#### [EXERCISE BRIEF]
The listing below holds a line with "const levelTurn = (TIE_LENGTH" and a later line with "before = set(bpy.data.objects)". Write out those two lines and every line between them, exactly, and nothing else.

#### [SOURCE DATA]
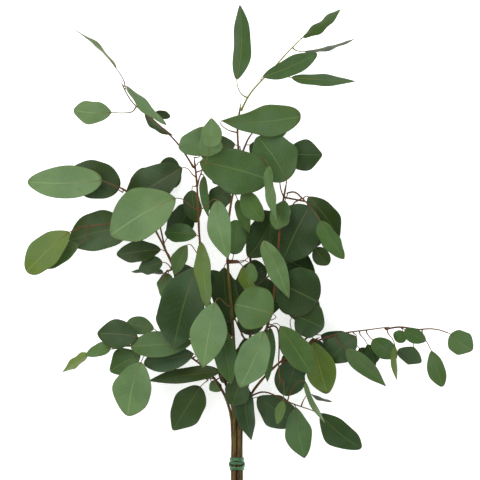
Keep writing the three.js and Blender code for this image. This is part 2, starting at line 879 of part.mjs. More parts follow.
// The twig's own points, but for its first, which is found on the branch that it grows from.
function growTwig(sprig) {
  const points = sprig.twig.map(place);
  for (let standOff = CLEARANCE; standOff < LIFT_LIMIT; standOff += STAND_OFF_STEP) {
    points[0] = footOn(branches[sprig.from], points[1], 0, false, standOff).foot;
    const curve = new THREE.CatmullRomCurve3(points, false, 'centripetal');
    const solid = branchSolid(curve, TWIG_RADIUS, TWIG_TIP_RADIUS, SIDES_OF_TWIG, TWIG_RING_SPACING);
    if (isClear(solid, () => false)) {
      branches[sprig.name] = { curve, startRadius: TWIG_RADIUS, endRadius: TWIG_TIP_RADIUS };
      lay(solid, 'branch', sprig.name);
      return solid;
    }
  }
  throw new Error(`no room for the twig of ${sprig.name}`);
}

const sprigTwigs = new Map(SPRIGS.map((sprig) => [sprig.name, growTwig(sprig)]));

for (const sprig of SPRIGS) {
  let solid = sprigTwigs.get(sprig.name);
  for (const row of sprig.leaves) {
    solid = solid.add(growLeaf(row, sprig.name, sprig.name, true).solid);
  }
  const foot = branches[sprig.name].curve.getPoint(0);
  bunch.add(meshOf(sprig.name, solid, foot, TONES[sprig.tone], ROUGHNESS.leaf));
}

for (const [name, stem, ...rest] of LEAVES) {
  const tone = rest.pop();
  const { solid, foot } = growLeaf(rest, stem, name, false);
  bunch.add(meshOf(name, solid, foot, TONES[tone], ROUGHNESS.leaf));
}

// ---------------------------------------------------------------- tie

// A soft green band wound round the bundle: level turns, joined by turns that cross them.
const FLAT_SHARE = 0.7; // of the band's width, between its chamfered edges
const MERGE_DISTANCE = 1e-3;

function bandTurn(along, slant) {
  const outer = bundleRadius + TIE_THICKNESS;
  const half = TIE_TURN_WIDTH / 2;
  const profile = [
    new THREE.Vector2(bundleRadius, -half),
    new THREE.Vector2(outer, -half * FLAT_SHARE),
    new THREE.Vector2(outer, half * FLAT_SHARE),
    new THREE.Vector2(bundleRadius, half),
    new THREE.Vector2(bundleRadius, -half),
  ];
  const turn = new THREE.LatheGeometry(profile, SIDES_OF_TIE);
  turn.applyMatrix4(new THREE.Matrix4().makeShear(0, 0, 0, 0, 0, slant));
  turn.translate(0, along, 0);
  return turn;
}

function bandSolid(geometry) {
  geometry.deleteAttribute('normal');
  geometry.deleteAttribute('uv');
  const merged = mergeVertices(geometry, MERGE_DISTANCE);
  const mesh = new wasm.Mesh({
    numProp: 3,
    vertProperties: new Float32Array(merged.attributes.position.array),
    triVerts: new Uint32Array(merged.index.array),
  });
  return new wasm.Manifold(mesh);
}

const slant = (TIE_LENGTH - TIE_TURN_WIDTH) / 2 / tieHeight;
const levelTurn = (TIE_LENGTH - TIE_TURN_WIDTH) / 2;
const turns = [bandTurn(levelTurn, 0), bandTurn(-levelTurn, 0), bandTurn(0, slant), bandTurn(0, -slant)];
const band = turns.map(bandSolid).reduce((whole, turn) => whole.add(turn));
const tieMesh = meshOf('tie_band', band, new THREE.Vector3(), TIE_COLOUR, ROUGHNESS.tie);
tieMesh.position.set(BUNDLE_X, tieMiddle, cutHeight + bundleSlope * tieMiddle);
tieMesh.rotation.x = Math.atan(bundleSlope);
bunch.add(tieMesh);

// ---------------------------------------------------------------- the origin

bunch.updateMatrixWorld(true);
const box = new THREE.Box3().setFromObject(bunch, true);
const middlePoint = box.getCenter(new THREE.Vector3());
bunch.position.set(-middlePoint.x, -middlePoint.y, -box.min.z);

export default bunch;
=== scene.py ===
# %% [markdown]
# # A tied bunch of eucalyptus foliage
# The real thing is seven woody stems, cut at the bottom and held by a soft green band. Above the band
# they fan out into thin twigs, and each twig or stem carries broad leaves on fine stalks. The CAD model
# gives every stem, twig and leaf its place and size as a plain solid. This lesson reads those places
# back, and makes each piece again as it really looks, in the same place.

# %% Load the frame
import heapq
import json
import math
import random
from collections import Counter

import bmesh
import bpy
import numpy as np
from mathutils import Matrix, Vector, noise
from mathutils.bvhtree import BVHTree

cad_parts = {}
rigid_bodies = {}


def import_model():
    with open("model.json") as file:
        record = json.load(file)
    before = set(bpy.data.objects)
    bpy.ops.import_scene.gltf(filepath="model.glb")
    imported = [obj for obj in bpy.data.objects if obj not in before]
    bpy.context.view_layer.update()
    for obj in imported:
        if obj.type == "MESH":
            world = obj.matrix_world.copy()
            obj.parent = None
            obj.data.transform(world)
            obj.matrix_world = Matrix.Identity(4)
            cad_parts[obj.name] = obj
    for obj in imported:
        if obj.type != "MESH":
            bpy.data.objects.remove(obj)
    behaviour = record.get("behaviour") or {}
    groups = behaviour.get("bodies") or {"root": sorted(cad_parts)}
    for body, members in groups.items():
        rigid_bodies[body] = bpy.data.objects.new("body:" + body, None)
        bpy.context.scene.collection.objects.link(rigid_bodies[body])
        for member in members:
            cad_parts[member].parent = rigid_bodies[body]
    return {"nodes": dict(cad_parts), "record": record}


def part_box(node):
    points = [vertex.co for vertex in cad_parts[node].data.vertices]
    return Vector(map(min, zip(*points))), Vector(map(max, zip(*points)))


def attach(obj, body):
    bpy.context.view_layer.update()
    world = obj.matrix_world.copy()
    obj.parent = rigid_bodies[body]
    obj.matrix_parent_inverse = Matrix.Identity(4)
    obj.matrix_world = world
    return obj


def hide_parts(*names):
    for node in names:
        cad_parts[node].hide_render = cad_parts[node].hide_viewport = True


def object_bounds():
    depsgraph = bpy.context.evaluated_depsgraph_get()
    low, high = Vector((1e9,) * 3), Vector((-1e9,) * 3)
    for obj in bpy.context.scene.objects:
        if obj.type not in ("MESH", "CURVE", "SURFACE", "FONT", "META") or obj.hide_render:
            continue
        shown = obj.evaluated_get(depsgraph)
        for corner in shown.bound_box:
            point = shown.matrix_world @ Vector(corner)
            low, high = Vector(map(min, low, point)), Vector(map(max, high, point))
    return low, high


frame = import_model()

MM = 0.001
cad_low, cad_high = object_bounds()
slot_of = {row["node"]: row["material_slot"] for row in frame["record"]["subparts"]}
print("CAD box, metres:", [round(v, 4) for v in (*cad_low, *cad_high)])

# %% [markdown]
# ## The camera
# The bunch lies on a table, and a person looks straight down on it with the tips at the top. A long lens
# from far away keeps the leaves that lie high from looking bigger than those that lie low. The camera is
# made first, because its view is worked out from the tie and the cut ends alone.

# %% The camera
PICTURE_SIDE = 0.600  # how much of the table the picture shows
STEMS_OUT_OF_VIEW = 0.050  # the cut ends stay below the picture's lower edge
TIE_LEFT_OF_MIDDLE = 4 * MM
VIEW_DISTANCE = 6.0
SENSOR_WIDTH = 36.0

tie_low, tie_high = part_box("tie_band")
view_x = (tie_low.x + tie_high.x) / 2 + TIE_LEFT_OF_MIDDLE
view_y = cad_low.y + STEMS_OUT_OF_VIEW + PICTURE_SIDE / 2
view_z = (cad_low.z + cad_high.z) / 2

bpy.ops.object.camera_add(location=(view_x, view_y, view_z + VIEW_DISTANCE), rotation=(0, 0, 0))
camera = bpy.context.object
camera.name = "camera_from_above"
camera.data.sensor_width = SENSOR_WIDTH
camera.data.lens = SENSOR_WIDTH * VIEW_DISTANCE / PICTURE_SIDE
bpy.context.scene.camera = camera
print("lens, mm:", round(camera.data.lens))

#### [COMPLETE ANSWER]
const levelTurn = (TIE_LENGTH - TIE_TURN_WIDTH) / 2;
const turns = [bandTurn(levelTurn, 0), bandTurn(-levelTurn, 0), bandTurn(0, slant), bandTurn(0, -slant)];
const band = turns.map(bandSolid).reduce((whole, turn) => whole.add(turn));
const tieMesh = meshOf('tie_band', band, new THREE.Vector3(), TIE_COLOUR, ROUGHNESS.tie);
tieMesh.position.set(BUNDLE_X, tieMiddle, cutHeight + bundleSlope * tieMiddle);
tieMesh.rotation.x = Math.atan(bundleSlope);
bunch.add(tieMesh);

// ---------------------------------------------------------------- the origin

bunch.updateMatrixWorld(true);
const box = new THREE.Box3().setFromObject(bunch, true);
const middlePoint = box.getCenter(new THREE.Vector3());
bunch.position.set(-middlePoint.x, -middlePoint.y, -box.min.z);

export default bunch;
=== scene.py ===
# %% [markdown]
# # A tied bunch of eucalyptus foliage
# The real thing is seven woody stems, cut at the bottom and held by a soft green band. Above the band
# they fan out into thin twigs, and each twig or stem carries broad leaves on fine stalks. The CAD model
# gives every stem, twig and leaf its place and size as a plain solid. This lesson reads those places
# back, and makes each piece again as it really looks, in the same place.

# %% Load the frame
import heapq
import json
import math
import random
from collections import Counter

import bmesh
import bpy
import numpy as np
from mathutils import Matrix, Vector, noise
from mathutils.bvhtree import BVHTree

cad_parts = {}
rigid_bodies = {}


def import_model():
    with open("model.json") as file:
        record = json.load(file)
    before = set(bpy.data.objects)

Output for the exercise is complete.